• Data provided:
---+---

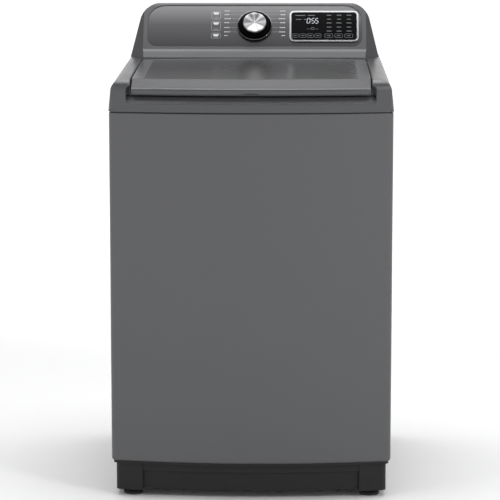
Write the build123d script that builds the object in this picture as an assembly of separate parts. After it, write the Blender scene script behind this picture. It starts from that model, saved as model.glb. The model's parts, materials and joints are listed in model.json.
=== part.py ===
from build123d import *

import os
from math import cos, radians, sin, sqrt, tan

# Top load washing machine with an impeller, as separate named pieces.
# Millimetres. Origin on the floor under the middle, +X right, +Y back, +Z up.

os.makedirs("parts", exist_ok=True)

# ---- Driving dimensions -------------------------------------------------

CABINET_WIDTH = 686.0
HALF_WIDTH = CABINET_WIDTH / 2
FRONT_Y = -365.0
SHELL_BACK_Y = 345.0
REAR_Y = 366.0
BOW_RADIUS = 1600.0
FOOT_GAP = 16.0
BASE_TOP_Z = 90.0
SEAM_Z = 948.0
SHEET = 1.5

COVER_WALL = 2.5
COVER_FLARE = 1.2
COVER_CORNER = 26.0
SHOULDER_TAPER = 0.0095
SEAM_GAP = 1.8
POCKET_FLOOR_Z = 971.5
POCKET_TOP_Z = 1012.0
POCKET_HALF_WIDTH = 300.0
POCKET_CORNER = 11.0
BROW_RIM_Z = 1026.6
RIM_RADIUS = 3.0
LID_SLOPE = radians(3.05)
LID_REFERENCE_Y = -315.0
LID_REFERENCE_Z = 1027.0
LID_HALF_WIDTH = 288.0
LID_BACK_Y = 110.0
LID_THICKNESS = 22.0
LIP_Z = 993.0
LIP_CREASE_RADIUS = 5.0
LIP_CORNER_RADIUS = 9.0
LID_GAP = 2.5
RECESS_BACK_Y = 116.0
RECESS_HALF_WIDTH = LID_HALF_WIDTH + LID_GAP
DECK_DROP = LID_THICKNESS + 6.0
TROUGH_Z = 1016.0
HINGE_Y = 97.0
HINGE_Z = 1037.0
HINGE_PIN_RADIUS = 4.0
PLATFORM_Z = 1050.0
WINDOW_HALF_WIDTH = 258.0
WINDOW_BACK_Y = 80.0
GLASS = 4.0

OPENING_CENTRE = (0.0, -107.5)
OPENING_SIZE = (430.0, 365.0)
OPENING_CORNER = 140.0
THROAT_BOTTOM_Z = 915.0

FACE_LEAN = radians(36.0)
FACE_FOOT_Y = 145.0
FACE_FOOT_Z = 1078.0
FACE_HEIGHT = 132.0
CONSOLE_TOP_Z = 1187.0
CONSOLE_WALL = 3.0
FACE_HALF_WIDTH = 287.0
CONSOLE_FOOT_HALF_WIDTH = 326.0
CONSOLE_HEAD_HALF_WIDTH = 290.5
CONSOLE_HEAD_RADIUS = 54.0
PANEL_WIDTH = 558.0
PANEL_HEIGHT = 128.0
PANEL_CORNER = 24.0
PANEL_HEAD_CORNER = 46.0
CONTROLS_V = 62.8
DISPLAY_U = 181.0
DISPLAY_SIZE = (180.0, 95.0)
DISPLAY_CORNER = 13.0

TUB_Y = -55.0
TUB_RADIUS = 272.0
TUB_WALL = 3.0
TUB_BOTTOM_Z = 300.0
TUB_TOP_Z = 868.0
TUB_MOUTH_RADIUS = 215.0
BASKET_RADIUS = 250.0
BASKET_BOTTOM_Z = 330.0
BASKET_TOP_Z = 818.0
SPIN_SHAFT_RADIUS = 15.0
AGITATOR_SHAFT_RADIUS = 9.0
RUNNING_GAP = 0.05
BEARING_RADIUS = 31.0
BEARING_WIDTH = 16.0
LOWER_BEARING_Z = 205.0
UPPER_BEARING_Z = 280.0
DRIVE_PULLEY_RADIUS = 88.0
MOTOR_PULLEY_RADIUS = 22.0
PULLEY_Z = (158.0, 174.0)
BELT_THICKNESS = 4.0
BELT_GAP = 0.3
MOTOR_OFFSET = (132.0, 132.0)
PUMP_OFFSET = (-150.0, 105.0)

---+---

• What to do: Please give an exact restatement of only the lines from the beginning of the material above to the line with "SHEET = 1.5", inclusive.

• Correct response:
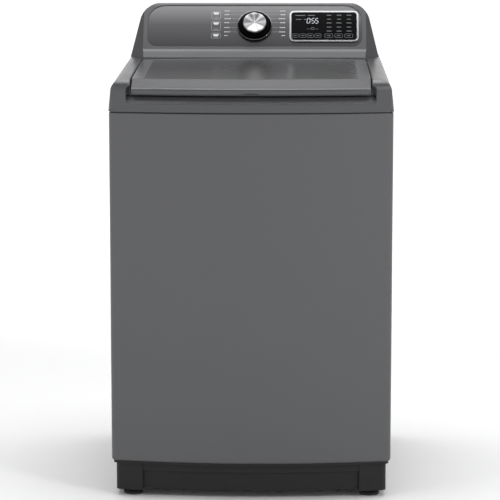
Write the build123d script that builds the object in this picture as an assembly of separate parts. After it, write the Blender scene script behind this picture. It starts from that model, saved as model.glb. The model's parts, materials and joints are listed in model.json.
=== part.py ===
from build123d import *

import os
from math import cos, radians, sin, sqrt, tan

# Top load washing machine with an impeller, as separate named pieces.
# Millimetres. Origin on the floor under the middle, +X right, +Y back, +Z up.

os.makedirs("parts", exist_ok=True)

# ---- Driving dimensions -------------------------------------------------

CABINET_WIDTH = 686.0
HALF_WIDTH = CABINET_WIDTH / 2
FRONT_Y = -365.0
SHELL_BACK_Y = 345.0
REAR_Y = 366.0
BOW_RADIUS = 1600.0
FOOT_GAP = 16.0
BASE_TOP_Z = 90.0
SEAM_Z = 948.0
SHEET = 1.5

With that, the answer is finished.